Wellesley Students Build Benches Made from Recycled Campus Trees

Four benches made of wood and by students overlooking Severance Green
May 18, 2018

Walk along the path bordering Severance Green and you will see four benches constructed from hickory trees that had fallen on campus. They might have ended up as mulch, but instead, in an example of sustainability, reuse, and functional design, the trees were returned to the campus landscape to serve a new purpose.

In collaboration with the Paulson Ecology of Place Initiative and Andrew Mowbray, lecturer in art, students in the spring Spatial Investigations class used a circular saw, chisels, rasps, drills, and files to build the four benches. Wellesley’s Grounds Department provided the class with the trees and assisted by cutting them into manageable slabs that the students could work with.

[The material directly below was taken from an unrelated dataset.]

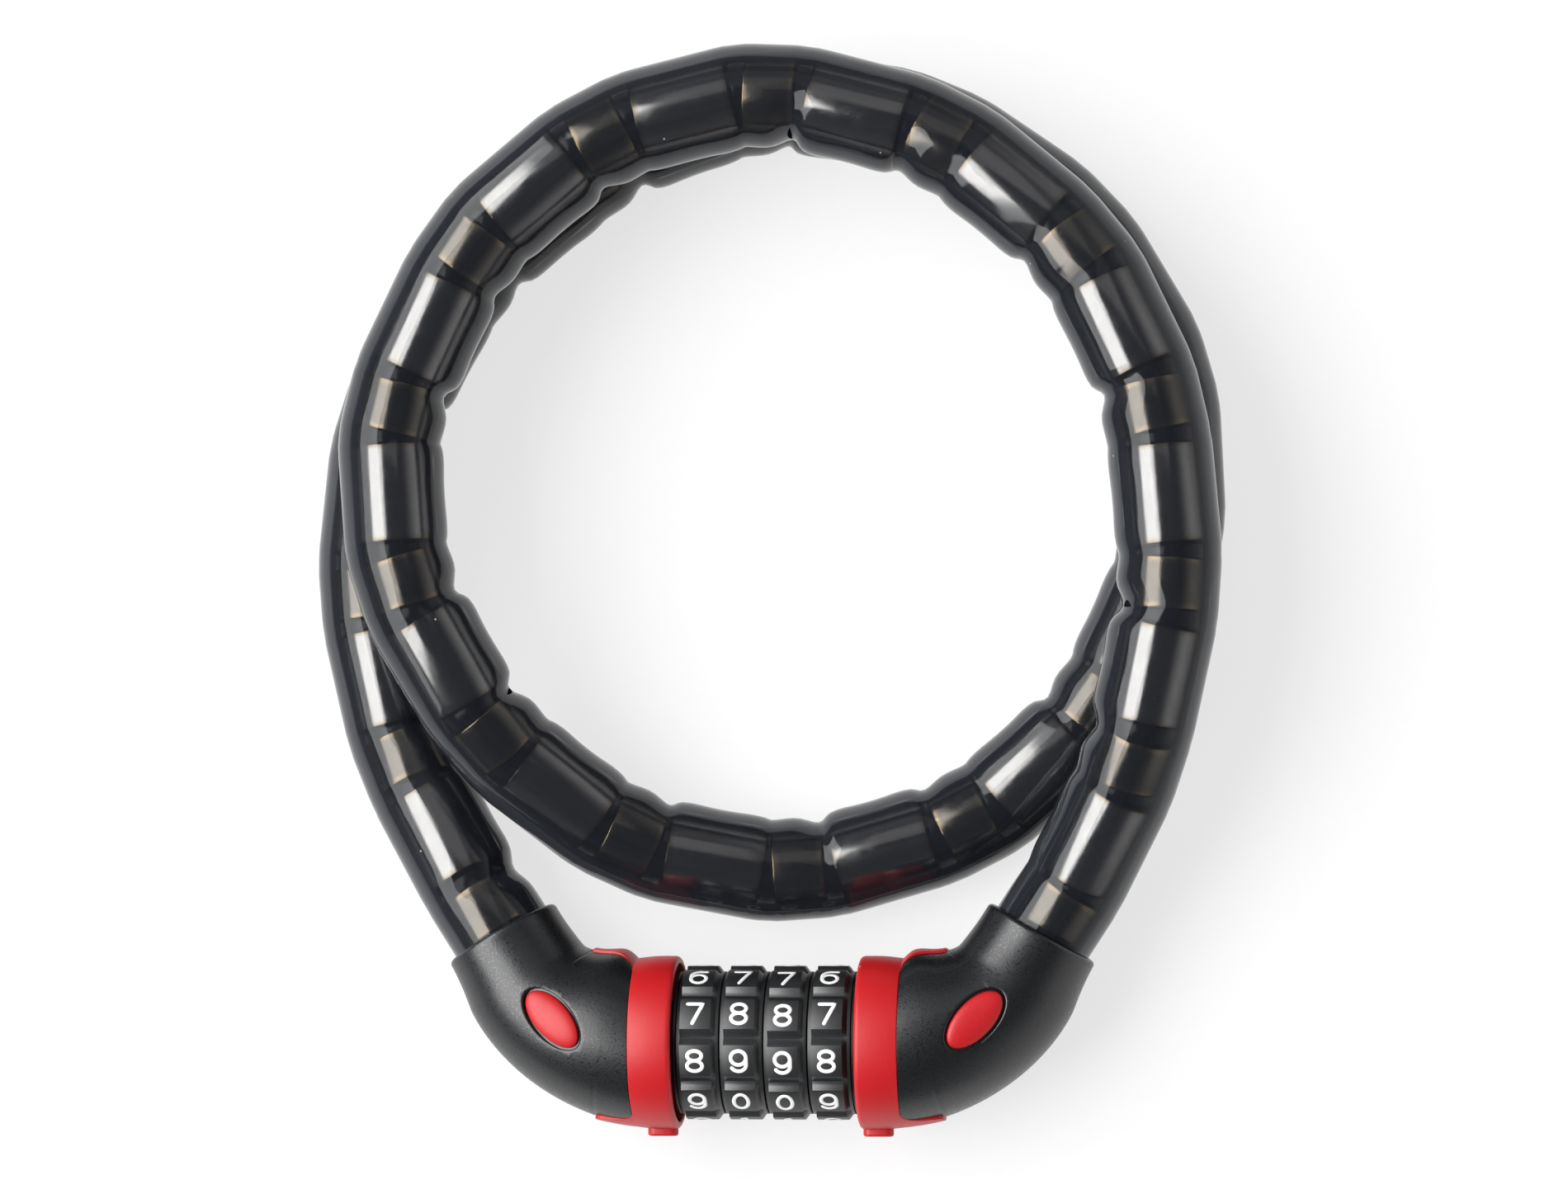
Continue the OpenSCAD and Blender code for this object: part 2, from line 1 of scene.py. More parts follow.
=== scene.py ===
# %% [markdown]
# # A combination lock with an armoured cable
# The lock head sits between two tapered elbows, and a thick cable leaves one elbow, lies in two
# loops and enters the other. The cable is a smoky vinyl jacket over steel sleeves, which take
# turns: a long plain one, then a short one with ball ends.
# The solids come packed from the CAD part. Every length here is in metres, in that part's frame:
# +Z is up, the lock lies on z = 0, and +X runs along the lock head.

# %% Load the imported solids
from math import acos, asin, atan2, ceil, cos, dist, hypot, pi, radians, sin, sqrt, tan

import bmesh
import bpy
import numpy as np
from mathutils import Matrix, Vector
from mathutils.bvhtree import BVHTree


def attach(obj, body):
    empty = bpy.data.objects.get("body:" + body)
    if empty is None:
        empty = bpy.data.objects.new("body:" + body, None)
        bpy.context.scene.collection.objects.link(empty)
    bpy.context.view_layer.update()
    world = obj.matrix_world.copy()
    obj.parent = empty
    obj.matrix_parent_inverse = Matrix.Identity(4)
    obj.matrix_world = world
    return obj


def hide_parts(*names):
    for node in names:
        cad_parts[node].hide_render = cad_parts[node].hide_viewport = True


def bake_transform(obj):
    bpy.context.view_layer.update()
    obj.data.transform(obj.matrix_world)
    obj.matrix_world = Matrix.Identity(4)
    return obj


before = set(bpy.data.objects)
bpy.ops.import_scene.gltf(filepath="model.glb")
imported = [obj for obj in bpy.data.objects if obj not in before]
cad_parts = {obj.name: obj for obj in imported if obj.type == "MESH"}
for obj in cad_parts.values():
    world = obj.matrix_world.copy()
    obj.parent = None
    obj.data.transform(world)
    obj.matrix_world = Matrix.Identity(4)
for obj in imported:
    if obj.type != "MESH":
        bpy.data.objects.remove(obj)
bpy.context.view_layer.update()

MM = 0.001


def mm(*lengths):
    """Lengths given in millimetres, as the metres that Blender takes."""
    return [x * MM for x in lengths]


# %% [markdown]
# ## The camera
# It looks almost straight down, from a metre above, a little from the right and from below the
# middle. A long lens keeps the two loops of the cable nearly the same size. The camera comes
# first, because it decides how much of the cable is seen.

# %% Camera
HEAD_Y, HEAD_Z = -99.5 * MM, 15.35 * MM
LOOK_AT = Vector((2.35 * MM, -19.1 * MM, HEAD_Z))
TILT_X, TILT_Y = radians(6.5), radians(3.7)
CAMERA_FAR, SENSOR = 1.0, 36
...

Students viewed several different designs of benches and scouted locations on campus before settling on four slab-style benches of varying heights. The number symbolizes the four seasons and the four years they spent at Wellesley; the different heights echo the stepped walls of the nearby Jewett Art Center.

“Creating a seating and gathering area in the landscape was a goal from the beginning of the project,” said Mowbray. “If you view the arrangement from the perspective of just beyond the tallest bench, they visually appear as one slab.”

Kayli Balin ’20 enjoyed building the benches and assembling the legs. “Using power tools, my hands, and my mind to put these benches together was the most enriching part,” she said. “I learned a lot about woodcrafting and construction that I think is really useful regardless of major, interests, or artistic ability.”

Suzanne Langridge, director of the Paulson Initiative, pointed out the sustainability aspect of the project. “The wood used for the benches not only reuses but also upcycles the larger logs into an art installation as well as functional furniture,” she said. “The wood is from a known, local source, milled on site, and placed with thought and understanding of the landscape and built environment.”